The Yankees have always been big players on the international market, and their current big league roster shows the fruits of their labor in the Dominican Republic (Robinson Cano, Ivan Nova), Venezuela (Jesus Montero, Frankie Cervelli), and Panama (Mariano Rivera). They’ve also started to emphasize Mexico in recent years, with scout Lee Sigman heading up the operation down there. They were reportedly prepared to select a little know Mexican League right-hander named Joakim Soria in the 2006 Rule 5 Draft at Sigman’s behest, but the Royals beat them to it.
A few years ago, Sigman and the Yankees worked out a package deal to acquire four players from one Mexican League club for a total of $450k. One of those players was top pitching prospect Manny Banuelos, and another was the veteran Al Aceves. Less than ten months after signing, Aceves was in the big leagues, starting games down the stretch in 2008. He established himself as a bullpen extraordinaire in 2009, proving capable of throwing four pitches or four innings in an outing at a moment’s notice. The Mexican Gangster was invaluable in bridging the gap between the starting pitcher and the Phil Hughes-Mariano Rivera tandem at the end of the game as the Yankees stormed to the World Series.

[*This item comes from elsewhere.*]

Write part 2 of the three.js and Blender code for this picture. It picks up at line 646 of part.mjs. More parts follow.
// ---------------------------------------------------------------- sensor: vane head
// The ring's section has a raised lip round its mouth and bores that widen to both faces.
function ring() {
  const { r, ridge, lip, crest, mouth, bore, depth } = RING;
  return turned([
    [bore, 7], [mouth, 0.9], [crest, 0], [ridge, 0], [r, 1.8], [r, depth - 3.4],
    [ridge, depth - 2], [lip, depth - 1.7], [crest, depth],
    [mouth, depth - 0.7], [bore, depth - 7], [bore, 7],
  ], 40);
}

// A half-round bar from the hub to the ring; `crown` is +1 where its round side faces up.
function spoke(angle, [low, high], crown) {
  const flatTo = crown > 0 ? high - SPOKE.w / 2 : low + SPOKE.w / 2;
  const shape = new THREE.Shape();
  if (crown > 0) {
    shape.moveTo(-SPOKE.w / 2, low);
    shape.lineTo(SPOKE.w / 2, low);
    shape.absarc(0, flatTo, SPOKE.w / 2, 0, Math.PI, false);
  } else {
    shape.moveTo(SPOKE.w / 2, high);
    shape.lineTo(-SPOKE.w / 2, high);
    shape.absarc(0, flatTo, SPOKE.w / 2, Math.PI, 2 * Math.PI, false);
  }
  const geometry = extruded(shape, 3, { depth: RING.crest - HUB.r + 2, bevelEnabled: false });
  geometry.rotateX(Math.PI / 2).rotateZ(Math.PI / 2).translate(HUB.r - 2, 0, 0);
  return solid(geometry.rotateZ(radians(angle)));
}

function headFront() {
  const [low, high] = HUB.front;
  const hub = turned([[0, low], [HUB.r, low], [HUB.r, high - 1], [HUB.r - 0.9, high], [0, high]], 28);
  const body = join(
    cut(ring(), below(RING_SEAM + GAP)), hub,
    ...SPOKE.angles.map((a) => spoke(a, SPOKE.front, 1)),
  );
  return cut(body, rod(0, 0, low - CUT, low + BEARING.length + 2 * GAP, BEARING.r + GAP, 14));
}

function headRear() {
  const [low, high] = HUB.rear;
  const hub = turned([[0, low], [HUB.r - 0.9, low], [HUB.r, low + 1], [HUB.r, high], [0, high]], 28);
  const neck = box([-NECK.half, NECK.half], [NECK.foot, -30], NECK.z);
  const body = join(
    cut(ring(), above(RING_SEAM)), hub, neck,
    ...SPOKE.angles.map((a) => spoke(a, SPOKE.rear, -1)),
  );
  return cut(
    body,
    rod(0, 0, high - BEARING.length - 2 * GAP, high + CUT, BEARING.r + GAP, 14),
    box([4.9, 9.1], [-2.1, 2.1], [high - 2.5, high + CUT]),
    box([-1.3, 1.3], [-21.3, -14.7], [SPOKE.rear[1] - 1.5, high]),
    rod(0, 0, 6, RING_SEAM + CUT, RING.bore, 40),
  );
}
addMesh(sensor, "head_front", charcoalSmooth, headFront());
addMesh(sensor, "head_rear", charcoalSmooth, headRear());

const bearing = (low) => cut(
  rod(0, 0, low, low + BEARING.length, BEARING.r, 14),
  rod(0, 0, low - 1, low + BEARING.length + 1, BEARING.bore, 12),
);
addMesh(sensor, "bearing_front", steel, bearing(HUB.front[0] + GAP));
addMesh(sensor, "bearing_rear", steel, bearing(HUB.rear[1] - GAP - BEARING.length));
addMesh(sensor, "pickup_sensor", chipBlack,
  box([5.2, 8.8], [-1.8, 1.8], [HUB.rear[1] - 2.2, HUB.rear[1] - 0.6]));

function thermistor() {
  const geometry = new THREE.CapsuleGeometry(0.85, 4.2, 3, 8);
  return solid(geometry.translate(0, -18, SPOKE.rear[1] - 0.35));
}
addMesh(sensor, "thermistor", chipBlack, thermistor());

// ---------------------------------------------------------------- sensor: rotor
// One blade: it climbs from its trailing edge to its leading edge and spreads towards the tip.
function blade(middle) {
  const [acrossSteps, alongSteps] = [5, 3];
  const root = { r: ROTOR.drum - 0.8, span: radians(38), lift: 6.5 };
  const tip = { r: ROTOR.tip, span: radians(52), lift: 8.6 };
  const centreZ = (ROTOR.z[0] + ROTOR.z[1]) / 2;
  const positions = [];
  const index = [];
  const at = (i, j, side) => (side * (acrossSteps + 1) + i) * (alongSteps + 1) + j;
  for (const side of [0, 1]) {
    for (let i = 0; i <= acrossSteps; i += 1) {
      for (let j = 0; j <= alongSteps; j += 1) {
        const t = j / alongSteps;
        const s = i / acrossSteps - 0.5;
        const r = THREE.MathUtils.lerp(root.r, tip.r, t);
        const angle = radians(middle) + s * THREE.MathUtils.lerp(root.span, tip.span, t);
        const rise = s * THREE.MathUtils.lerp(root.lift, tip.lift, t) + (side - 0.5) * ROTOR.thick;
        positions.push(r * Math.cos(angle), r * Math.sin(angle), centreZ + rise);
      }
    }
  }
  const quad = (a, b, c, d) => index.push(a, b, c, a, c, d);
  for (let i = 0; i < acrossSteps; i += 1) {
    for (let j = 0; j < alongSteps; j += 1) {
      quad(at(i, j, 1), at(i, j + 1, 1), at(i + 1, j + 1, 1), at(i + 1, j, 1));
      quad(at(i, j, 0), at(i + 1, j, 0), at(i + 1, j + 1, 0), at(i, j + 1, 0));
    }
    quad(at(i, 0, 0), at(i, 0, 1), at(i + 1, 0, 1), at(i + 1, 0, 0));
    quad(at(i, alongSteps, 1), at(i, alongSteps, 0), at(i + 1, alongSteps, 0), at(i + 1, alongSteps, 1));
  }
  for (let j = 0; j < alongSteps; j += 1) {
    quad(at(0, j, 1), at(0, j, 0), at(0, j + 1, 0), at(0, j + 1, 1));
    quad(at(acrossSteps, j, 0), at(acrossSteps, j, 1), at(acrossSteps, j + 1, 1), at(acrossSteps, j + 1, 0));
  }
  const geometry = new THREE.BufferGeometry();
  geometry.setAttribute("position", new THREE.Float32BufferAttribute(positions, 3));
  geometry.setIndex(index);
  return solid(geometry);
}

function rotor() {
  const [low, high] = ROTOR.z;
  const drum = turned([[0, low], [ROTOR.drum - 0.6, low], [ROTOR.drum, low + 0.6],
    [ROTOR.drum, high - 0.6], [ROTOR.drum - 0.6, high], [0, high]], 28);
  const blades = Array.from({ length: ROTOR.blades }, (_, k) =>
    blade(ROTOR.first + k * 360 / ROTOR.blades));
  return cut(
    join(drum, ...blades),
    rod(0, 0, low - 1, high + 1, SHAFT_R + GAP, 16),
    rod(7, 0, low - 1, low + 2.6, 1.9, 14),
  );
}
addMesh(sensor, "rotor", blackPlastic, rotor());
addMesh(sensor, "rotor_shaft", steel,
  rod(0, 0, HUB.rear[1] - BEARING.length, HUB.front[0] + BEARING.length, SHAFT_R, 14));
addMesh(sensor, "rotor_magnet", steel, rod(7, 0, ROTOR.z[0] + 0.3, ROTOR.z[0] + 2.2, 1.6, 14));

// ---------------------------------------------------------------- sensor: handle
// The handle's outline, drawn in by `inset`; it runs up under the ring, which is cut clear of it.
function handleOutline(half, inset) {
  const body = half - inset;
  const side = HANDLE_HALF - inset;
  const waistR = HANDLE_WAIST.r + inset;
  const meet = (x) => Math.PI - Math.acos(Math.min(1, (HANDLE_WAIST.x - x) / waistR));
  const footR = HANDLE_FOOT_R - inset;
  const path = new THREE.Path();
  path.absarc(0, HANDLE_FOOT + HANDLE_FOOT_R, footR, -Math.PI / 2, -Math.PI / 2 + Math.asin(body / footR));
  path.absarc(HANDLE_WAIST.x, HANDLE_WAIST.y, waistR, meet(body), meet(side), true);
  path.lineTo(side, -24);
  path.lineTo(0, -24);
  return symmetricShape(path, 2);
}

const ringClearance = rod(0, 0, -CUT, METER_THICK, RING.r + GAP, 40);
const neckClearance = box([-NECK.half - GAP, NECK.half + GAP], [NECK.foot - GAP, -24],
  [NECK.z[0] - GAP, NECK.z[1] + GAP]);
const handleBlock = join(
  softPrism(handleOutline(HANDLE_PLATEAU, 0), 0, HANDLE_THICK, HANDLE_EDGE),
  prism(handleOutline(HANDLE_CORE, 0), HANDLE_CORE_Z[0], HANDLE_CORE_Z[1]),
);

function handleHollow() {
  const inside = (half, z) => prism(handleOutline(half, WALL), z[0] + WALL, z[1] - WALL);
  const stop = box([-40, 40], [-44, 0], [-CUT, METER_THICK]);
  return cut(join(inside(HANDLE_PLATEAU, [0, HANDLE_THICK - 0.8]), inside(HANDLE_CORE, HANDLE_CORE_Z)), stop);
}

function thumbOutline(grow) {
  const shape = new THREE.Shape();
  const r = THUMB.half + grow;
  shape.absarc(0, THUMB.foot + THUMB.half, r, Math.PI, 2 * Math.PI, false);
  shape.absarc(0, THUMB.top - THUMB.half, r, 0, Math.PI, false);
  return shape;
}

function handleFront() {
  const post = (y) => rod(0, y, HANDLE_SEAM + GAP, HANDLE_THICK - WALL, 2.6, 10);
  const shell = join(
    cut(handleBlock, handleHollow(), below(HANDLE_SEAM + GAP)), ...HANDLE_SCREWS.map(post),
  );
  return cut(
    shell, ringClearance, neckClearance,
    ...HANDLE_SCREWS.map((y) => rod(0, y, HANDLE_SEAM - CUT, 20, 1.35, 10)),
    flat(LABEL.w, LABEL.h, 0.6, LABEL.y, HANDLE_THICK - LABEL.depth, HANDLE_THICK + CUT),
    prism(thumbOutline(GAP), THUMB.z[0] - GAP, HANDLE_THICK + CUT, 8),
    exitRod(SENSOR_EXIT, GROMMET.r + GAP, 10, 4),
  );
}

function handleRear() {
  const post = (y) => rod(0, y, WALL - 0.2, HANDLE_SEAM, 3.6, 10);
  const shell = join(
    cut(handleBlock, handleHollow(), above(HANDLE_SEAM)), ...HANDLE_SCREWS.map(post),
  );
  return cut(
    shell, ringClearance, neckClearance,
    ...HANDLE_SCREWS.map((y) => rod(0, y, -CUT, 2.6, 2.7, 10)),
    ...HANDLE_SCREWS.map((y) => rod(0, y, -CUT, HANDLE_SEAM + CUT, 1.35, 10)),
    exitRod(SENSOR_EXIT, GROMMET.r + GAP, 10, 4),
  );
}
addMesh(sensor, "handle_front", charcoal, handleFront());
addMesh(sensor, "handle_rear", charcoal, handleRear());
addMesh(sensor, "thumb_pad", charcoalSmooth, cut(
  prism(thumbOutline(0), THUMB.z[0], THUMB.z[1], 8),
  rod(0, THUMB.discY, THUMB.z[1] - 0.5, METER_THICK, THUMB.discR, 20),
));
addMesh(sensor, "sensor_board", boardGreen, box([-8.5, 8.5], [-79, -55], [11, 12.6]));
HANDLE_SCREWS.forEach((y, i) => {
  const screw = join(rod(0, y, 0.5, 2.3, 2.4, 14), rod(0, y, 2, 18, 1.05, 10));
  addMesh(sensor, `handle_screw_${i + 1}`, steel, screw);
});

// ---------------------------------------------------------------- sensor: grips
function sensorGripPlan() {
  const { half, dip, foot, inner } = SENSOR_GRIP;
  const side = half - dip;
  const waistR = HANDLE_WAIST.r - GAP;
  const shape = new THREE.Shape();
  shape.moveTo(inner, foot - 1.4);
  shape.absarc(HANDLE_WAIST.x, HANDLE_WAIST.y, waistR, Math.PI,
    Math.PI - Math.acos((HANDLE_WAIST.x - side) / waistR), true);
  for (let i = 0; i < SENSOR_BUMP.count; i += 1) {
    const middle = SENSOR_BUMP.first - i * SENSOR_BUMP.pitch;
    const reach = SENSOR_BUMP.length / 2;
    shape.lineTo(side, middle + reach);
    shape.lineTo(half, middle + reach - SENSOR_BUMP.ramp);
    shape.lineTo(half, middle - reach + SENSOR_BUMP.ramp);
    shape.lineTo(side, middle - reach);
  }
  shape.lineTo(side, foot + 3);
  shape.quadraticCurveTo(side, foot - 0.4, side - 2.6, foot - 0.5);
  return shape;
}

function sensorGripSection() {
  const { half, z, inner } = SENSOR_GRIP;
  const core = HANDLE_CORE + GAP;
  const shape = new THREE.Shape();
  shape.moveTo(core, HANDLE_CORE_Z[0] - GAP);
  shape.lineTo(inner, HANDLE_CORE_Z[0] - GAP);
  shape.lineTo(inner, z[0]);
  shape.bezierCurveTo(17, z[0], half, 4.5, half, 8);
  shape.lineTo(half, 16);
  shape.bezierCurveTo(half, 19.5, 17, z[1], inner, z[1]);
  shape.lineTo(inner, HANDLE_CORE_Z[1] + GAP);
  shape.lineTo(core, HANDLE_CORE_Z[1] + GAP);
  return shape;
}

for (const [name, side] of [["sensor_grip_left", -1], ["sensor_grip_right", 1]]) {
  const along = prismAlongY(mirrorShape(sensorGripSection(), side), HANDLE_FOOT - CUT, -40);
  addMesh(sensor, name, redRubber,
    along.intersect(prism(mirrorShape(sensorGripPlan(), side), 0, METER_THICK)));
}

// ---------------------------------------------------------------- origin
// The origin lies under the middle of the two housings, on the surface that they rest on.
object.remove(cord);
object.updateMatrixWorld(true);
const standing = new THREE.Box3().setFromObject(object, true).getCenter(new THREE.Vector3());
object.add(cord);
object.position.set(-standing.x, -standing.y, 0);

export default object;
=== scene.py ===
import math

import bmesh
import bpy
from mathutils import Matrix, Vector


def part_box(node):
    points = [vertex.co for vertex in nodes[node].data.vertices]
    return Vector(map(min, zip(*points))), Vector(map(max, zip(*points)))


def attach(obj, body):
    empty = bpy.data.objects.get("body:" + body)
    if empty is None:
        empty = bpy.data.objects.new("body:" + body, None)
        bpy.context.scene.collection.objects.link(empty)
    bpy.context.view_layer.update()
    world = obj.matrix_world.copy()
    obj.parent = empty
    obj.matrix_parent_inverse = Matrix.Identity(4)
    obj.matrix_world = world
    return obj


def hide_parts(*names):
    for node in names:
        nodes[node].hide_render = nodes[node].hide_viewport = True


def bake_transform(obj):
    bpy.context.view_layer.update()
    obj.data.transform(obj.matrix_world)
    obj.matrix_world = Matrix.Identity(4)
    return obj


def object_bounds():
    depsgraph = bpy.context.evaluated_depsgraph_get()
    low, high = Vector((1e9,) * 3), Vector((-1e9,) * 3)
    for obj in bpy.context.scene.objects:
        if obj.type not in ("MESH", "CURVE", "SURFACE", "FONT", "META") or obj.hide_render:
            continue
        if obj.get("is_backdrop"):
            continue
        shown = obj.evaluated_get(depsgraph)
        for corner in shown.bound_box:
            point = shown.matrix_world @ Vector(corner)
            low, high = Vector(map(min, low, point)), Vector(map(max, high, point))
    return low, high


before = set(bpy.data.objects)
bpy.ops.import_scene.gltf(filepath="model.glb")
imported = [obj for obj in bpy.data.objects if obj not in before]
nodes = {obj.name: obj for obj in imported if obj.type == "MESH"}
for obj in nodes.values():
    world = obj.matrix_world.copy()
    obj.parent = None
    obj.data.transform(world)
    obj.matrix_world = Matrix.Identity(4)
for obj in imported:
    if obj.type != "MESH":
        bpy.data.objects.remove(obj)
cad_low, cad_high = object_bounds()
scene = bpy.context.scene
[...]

Aceves never came close to achieving that kind of success in New York again. Following a lengthy rain delay at Fenway Park on May 8th of last season, Joe Girardi called on the righty in the fifth inning. He worked out of a jam then came back for the sixth, but he slipped a bit while delivering a pitch and his back locked up on him. We never saw Aceves in pinstripes again. The back problems — which were nothing new — and numerous setbacks kept him on the shelf for the rest of the season, and during the offseason he made things worse by falling off his bike and breaking his collarbone.
The injury was expected to keep Aceves out of action for three months, meaning he was going to miss the majority of Spring Training. The Yankees non-tendered Aceves one year ago today, just one day after the injury was reported. “Because of the back issue, we could not give him [a major league contract],” said Brian Cashman, who later tried to re-sign him to a minor league deal. The move to cut Aceves loose looks mind-numbingly stupid in hindsight, as he showed up to camp not only healthy and ready to go on the first day, but he did so for the Red Sox. The Gangster threw 122 total innings for Boston this past season (majors and minors), so either he healed better than expected or the Yankees’ doctors completely mis-evaluated him. Either way, there’s nothing they can do now other than learn from their mistakes.